REQUIREMENT: Quote every line from the top of the listing down to and including the line that contains "look_at = placed(tail_squares(look_u.ravel(), look_s.ravel()))".

PROVIDED MATERIAL:
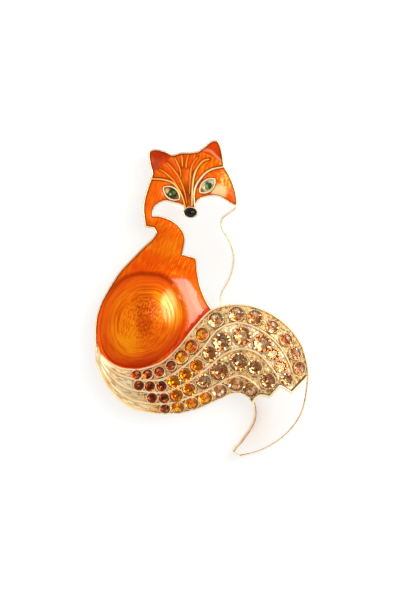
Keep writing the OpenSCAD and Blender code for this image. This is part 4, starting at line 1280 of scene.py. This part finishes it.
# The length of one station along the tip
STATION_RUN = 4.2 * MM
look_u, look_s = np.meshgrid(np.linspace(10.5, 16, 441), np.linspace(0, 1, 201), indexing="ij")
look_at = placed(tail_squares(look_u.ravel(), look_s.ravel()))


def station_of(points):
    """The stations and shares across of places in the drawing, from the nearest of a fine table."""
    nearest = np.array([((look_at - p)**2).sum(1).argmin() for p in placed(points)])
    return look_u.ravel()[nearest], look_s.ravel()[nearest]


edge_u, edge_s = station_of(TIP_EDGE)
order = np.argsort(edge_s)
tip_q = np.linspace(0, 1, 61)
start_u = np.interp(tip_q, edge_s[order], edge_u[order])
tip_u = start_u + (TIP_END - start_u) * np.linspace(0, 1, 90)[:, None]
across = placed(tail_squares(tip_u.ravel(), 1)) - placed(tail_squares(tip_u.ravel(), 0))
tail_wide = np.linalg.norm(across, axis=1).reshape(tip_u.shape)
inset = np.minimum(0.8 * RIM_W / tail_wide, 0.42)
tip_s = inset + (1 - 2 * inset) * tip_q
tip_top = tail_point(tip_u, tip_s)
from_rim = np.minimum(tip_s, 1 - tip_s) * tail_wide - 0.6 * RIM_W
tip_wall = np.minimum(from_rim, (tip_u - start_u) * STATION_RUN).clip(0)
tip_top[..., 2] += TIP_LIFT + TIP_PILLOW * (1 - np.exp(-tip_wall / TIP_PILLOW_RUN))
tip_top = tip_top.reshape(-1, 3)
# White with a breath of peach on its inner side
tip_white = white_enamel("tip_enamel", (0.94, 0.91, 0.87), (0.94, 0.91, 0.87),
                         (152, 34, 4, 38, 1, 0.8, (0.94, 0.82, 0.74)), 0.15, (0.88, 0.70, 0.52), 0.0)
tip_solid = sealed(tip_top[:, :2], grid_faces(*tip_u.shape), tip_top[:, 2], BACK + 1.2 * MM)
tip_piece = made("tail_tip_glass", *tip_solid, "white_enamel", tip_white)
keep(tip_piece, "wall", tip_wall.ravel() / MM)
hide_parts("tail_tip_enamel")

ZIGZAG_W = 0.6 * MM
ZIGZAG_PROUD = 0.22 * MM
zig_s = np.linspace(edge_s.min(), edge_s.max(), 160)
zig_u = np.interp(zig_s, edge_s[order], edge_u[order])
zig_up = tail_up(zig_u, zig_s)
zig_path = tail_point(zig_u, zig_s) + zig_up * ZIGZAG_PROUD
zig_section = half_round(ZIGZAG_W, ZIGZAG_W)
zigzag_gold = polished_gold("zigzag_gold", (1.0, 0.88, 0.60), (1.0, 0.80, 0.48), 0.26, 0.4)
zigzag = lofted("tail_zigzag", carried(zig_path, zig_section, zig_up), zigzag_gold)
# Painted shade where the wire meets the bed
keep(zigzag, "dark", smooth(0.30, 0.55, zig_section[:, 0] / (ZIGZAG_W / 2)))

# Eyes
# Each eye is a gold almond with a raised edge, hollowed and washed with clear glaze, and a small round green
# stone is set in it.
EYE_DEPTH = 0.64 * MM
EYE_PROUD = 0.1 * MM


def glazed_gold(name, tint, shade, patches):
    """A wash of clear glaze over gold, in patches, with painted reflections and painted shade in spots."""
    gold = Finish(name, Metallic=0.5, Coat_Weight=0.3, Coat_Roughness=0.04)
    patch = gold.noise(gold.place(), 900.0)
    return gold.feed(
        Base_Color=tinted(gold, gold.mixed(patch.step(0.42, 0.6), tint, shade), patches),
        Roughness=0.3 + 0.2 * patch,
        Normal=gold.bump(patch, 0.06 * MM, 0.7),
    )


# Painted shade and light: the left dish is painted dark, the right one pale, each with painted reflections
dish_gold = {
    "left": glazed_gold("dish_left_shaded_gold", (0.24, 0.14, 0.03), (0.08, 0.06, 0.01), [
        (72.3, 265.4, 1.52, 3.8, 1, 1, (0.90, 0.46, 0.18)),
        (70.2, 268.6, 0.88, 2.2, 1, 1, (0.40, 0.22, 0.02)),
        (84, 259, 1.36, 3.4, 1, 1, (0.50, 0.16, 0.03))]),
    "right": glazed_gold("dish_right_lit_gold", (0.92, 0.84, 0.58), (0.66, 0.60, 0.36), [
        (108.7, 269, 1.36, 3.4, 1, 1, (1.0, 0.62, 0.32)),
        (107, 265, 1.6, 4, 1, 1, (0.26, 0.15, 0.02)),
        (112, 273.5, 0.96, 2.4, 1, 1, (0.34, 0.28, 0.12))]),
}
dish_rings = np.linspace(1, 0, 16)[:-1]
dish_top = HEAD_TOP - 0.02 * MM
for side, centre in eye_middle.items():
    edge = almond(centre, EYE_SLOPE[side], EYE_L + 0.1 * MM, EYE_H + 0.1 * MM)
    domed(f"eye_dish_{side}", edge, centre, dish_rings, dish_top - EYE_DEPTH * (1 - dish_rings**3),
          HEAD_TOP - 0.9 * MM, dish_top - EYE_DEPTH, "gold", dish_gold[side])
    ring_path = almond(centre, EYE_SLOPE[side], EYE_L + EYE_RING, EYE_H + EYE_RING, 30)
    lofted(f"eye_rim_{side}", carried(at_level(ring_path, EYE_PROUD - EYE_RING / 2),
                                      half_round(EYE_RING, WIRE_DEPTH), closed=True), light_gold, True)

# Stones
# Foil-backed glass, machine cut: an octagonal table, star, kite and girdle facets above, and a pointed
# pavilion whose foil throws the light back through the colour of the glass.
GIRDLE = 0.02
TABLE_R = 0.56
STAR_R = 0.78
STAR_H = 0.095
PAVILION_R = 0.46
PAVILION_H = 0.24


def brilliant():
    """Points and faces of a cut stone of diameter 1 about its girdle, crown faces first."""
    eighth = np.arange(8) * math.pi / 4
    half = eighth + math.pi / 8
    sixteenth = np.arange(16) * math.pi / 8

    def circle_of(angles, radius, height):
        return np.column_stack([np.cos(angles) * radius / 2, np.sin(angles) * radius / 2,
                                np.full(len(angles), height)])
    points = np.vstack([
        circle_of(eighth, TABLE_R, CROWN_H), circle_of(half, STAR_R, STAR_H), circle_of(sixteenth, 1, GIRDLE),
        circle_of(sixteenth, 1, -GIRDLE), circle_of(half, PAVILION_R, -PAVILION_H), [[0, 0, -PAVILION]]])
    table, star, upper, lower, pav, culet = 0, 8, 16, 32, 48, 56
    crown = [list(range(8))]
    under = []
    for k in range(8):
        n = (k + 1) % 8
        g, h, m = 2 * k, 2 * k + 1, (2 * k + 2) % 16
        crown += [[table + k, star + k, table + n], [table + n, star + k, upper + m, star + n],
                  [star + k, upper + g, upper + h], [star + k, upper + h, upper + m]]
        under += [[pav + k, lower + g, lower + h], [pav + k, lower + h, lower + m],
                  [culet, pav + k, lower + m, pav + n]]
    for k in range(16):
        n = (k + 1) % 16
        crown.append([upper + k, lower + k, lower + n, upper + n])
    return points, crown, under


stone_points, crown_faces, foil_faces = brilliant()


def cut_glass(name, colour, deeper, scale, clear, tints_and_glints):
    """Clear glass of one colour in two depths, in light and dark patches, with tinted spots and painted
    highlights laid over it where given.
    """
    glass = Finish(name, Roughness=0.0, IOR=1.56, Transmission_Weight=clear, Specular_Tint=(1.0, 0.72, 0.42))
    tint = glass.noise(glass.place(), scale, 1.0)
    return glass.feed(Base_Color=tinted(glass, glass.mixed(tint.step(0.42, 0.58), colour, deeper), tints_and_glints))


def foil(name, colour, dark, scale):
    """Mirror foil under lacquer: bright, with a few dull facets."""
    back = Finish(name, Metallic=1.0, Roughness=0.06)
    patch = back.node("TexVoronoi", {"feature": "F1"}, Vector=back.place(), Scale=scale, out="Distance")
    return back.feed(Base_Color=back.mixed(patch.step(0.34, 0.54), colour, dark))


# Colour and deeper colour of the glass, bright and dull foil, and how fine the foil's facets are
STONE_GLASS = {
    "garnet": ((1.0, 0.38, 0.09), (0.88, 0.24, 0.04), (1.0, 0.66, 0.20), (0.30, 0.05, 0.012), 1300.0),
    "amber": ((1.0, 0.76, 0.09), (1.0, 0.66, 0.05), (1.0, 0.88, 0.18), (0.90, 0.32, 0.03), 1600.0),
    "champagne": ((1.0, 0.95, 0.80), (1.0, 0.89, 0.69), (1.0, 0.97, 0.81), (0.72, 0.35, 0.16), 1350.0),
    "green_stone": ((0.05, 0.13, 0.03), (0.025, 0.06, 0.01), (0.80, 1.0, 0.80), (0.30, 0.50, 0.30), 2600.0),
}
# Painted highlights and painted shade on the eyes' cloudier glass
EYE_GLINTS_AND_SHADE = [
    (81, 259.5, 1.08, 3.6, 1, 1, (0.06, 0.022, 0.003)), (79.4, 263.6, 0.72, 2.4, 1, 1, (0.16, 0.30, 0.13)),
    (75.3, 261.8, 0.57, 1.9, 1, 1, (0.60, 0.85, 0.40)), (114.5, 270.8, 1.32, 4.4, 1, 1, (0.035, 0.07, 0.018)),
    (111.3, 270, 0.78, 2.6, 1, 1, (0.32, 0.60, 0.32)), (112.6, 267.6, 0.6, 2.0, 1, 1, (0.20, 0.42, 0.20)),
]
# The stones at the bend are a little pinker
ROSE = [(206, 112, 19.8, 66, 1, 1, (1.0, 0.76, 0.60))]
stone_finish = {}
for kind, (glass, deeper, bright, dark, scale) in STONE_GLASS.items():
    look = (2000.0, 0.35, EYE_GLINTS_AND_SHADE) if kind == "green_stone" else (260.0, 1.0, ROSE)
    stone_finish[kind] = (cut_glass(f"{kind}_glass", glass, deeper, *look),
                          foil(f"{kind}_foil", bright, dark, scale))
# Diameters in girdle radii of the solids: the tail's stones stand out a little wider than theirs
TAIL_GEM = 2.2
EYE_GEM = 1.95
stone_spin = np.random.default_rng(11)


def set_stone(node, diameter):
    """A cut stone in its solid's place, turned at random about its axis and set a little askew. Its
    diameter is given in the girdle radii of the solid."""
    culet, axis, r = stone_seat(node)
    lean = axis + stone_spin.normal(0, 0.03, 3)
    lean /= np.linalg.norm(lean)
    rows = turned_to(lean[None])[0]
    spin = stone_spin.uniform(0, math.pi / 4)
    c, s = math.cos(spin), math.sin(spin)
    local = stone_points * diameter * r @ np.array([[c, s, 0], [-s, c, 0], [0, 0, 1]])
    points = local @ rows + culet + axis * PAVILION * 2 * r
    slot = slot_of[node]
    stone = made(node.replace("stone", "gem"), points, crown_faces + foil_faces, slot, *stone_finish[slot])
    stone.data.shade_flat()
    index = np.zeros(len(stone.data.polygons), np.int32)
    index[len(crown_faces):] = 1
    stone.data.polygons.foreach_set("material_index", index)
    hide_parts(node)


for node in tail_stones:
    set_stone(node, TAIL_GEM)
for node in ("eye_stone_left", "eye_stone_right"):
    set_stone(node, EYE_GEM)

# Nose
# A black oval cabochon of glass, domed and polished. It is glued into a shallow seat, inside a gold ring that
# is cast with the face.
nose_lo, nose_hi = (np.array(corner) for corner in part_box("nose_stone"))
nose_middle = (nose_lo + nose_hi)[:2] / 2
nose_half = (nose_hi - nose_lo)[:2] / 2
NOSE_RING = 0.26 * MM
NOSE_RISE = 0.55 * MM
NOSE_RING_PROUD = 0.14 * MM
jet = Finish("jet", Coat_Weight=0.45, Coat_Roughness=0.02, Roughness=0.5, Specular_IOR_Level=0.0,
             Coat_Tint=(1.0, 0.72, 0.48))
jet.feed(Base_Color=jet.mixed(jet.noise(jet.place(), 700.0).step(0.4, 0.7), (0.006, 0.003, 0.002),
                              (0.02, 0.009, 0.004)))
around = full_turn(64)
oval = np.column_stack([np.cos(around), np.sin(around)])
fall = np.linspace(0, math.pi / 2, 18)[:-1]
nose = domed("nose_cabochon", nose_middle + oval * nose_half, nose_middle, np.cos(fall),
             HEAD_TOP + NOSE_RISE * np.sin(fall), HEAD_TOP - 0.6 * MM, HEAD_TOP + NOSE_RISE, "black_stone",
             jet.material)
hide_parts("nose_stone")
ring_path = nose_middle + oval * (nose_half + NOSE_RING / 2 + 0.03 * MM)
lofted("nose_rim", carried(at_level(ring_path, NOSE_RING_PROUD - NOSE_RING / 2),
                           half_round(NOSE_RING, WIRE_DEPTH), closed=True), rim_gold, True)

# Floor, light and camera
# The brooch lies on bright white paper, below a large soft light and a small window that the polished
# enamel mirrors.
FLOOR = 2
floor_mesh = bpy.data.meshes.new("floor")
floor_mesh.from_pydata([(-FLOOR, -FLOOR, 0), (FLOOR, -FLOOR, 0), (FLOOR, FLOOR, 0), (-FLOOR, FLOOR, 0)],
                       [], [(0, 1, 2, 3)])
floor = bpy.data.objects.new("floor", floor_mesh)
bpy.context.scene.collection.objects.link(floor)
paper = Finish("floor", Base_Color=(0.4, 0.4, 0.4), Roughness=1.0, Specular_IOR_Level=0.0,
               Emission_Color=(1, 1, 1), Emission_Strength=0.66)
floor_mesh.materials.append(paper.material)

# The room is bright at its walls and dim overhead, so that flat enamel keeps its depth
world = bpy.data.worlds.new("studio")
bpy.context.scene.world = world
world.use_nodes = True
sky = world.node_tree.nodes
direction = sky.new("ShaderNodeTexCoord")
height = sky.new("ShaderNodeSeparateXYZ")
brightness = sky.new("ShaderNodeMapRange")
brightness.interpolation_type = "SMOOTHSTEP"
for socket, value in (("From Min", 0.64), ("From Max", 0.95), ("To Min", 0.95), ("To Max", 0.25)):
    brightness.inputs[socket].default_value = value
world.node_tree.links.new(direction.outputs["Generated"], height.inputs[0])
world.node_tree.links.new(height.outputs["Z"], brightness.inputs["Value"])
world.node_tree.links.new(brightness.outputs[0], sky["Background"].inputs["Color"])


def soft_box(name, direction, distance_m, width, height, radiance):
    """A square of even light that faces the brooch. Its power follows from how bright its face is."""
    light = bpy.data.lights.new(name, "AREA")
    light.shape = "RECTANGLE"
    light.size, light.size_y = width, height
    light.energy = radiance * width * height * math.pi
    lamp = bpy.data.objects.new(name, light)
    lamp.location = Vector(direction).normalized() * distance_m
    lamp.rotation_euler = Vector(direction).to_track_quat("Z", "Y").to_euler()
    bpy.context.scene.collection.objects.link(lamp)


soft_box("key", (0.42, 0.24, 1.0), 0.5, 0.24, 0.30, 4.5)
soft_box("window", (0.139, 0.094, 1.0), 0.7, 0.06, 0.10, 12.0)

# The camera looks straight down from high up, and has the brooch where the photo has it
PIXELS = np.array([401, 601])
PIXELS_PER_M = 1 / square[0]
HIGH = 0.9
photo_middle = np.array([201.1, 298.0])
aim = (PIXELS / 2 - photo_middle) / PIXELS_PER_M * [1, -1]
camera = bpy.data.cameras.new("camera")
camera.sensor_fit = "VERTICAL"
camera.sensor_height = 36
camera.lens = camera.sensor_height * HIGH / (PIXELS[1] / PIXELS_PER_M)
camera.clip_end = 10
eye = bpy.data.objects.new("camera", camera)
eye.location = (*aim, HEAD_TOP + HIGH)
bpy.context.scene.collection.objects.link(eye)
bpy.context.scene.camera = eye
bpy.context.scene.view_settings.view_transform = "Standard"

COMPLETED EXERCISE:
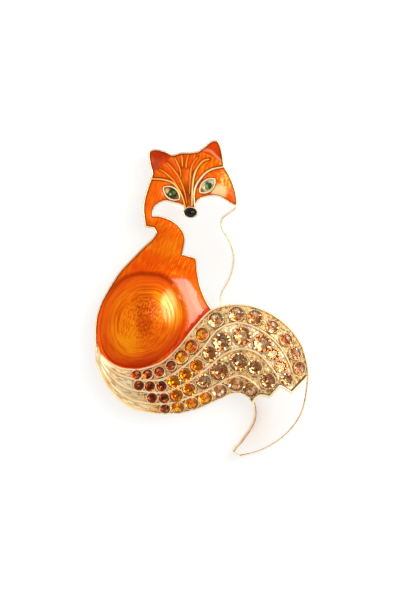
Keep writing the OpenSCAD and Blender code for this image. This is part 4, starting at line 1280 of scene.py. This part finishes it.
# The length of one station along the tip
STATION_RUN = 4.2 * MM
look_u, look_s = np.meshgrid(np.linspace(10.5, 16, 441), np.linspace(0, 1, 201), indexing="ij")
look_at = placed(tail_squares(look_u.ravel(), look_s.ravel()))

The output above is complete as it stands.